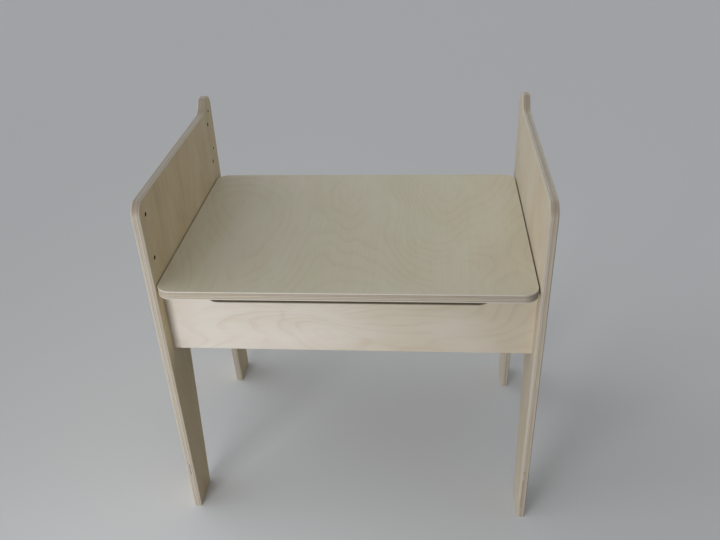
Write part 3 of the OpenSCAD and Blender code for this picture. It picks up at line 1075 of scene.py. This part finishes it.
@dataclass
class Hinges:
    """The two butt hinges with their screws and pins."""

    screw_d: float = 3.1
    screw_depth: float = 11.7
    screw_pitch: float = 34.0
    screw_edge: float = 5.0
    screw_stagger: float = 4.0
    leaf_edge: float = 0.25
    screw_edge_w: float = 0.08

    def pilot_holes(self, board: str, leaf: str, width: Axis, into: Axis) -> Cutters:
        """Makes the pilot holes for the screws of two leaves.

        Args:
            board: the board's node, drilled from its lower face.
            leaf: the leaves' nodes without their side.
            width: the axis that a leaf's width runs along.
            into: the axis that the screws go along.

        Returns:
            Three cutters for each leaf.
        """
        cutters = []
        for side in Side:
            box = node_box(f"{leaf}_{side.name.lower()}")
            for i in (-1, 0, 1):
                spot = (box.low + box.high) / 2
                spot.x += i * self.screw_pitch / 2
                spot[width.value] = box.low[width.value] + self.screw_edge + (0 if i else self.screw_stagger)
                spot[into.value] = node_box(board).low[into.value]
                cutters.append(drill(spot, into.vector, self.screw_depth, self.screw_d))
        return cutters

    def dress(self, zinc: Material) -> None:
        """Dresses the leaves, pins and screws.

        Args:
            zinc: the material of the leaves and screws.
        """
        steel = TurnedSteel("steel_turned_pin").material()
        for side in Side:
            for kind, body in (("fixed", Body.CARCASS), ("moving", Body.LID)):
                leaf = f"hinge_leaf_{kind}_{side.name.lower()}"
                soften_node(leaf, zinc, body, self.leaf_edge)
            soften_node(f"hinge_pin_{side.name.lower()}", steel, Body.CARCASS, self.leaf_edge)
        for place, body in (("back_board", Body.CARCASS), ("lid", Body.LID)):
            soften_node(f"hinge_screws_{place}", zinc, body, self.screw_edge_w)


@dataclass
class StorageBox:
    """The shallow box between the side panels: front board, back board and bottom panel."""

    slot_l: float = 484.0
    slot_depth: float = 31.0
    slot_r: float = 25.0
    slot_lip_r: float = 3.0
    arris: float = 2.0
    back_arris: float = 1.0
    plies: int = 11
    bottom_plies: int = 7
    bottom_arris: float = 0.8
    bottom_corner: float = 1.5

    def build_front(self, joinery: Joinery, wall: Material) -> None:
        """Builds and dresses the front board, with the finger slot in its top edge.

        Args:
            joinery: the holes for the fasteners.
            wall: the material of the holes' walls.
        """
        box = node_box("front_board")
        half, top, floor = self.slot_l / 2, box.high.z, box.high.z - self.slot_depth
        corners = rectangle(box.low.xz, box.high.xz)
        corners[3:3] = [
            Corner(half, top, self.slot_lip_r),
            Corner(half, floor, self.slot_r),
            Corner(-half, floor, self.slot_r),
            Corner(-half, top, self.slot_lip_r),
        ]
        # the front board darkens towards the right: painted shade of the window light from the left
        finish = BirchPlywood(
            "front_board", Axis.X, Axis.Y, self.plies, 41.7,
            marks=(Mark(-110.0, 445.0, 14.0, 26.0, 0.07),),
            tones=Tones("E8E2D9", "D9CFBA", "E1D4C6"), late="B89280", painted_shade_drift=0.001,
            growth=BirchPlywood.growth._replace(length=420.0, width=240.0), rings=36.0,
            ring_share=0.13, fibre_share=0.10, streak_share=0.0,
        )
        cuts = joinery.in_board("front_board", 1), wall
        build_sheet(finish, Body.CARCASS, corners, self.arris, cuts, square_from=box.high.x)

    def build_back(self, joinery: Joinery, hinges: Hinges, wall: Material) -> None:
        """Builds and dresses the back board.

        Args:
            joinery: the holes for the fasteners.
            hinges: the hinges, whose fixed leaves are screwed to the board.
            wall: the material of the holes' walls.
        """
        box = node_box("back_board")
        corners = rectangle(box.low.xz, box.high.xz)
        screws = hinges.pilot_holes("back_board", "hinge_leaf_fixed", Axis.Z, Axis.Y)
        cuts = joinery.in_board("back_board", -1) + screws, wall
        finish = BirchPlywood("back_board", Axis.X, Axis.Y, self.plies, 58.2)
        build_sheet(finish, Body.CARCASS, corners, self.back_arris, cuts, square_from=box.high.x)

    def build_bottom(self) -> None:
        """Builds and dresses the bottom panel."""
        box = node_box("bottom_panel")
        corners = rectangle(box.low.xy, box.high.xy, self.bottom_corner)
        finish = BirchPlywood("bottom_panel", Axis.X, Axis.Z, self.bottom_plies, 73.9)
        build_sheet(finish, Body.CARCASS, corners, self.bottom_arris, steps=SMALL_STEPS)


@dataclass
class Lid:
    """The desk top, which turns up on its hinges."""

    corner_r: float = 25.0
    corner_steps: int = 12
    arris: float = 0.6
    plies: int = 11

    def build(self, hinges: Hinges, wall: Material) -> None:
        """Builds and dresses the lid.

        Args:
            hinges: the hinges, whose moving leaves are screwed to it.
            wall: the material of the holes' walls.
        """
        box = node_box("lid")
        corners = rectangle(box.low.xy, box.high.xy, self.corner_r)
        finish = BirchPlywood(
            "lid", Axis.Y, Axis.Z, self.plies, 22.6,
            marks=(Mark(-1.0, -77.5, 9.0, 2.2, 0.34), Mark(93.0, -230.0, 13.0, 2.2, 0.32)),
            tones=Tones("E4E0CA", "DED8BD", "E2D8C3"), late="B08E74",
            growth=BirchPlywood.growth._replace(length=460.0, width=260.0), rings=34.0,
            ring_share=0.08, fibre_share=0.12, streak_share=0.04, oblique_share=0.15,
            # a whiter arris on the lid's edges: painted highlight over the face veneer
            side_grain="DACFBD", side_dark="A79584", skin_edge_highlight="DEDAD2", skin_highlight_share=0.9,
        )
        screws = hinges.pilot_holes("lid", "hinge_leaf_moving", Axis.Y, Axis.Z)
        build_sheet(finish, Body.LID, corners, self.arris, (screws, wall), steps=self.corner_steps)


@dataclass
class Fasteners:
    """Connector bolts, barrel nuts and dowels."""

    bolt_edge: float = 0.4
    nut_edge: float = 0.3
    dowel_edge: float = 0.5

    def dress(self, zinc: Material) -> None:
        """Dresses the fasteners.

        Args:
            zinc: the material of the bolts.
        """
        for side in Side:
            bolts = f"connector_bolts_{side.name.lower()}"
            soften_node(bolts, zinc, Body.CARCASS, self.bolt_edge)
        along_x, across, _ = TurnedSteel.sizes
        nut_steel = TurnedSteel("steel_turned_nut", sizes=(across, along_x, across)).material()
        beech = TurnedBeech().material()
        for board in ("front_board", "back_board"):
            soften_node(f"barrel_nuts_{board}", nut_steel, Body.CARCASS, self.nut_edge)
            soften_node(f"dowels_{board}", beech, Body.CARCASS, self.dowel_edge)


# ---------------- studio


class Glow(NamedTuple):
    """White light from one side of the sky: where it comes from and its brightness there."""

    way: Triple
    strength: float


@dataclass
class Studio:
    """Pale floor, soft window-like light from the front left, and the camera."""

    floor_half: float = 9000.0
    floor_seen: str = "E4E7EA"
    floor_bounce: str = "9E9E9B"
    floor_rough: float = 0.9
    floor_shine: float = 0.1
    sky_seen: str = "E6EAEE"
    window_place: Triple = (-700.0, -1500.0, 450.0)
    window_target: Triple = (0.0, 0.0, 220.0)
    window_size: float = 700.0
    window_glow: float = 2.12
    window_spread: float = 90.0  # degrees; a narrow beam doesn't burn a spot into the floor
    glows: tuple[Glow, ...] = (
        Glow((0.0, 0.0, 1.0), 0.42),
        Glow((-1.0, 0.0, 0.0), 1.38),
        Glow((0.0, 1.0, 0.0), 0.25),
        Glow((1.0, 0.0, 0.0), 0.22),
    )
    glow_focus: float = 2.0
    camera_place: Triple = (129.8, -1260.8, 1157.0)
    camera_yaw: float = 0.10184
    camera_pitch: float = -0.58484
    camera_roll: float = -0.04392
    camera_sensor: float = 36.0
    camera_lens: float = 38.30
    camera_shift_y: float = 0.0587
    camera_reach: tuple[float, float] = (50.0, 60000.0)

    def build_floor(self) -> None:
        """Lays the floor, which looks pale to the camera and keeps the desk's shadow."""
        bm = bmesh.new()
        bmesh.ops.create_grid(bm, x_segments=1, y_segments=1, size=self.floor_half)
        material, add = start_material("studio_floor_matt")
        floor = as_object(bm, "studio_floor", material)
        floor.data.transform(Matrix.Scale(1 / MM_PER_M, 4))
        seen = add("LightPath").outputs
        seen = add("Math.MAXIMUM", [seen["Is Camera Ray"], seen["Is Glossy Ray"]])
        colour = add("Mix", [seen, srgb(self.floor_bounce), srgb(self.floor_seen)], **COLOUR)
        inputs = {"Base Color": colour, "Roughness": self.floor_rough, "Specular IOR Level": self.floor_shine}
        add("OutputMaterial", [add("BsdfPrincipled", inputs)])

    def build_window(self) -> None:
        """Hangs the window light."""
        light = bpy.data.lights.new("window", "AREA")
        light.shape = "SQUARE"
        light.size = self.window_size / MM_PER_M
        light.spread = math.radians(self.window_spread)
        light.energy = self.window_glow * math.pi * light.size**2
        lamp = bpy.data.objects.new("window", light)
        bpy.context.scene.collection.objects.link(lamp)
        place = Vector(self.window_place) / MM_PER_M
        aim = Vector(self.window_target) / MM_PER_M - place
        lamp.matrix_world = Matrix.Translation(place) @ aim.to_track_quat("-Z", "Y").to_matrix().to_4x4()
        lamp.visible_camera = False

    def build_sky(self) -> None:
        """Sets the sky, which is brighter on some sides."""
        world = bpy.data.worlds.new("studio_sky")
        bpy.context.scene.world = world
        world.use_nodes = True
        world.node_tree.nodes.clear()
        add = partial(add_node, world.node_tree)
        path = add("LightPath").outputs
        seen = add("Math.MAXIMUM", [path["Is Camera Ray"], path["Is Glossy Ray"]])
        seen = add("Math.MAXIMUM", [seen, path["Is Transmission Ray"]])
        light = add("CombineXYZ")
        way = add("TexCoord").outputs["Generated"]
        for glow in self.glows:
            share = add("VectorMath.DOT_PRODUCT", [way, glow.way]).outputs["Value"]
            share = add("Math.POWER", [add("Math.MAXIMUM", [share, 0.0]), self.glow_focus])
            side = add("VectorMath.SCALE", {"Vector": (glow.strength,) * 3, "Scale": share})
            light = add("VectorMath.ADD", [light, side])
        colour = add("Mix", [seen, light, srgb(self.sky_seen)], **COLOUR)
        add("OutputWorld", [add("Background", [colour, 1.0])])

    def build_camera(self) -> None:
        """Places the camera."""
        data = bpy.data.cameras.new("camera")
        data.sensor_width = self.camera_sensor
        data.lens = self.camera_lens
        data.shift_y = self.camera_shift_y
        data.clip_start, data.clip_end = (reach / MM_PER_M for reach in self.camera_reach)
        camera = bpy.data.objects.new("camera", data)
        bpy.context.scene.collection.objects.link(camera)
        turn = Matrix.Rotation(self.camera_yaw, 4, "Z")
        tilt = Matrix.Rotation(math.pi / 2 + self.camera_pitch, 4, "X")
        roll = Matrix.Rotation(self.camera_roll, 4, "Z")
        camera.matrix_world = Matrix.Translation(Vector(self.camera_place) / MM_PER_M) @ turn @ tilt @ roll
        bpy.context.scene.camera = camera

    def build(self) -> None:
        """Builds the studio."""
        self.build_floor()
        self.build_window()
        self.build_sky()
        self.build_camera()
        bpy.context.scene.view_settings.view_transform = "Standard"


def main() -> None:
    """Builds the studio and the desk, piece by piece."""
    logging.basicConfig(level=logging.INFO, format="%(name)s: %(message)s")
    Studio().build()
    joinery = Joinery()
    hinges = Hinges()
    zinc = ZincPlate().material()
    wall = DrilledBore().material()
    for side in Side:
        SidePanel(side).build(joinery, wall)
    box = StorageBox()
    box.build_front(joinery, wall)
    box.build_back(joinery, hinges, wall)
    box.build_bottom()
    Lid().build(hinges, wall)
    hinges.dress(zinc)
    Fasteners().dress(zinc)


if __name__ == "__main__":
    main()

---

* _GOAL OF THE EXERCISE_:
Write out a verbatim copy of the data, beginning with its first line and ending with the line that contains "into: the axis".

* _TASK RESPONSE_:
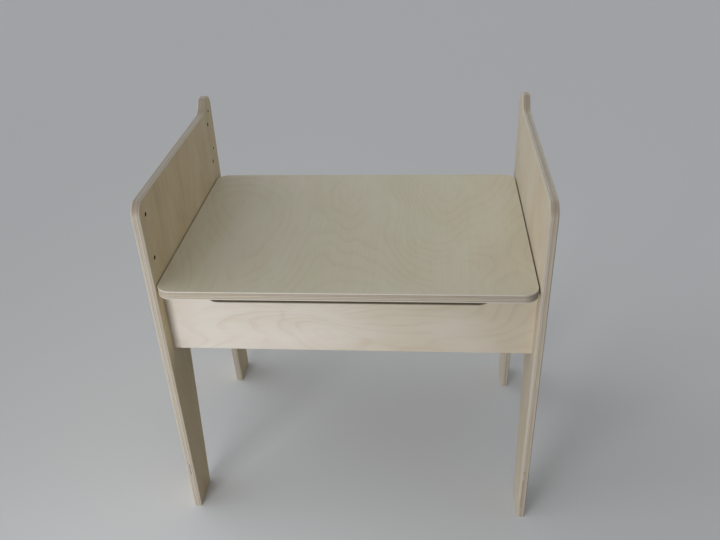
Write part 3 of the OpenSCAD and Blender code for this picture. It picks up at line 1075 of scene.py. This part finishes it.
@dataclass
class Hinges:
    """The two butt hinges with their screws and pins."""

    screw_d: float = 3.1
    screw_depth: float = 11.7
    screw_pitch: float = 34.0
    screw_edge: float = 5.0
    screw_stagger: float = 4.0
    leaf_edge: float = 0.25
    screw_edge_w: float = 0.08

    def pilot_holes(self, board: str, leaf: str, width: Axis, into: Axis) -> Cutters:
        """Makes the pilot holes for the screws of two leaves.

        Args:
            board: the board's node, drilled from its lower face.
            leaf: the leaves' nodes without their side.
            width: the axis that a leaf's width runs along.
            into: the axis that the screws go along.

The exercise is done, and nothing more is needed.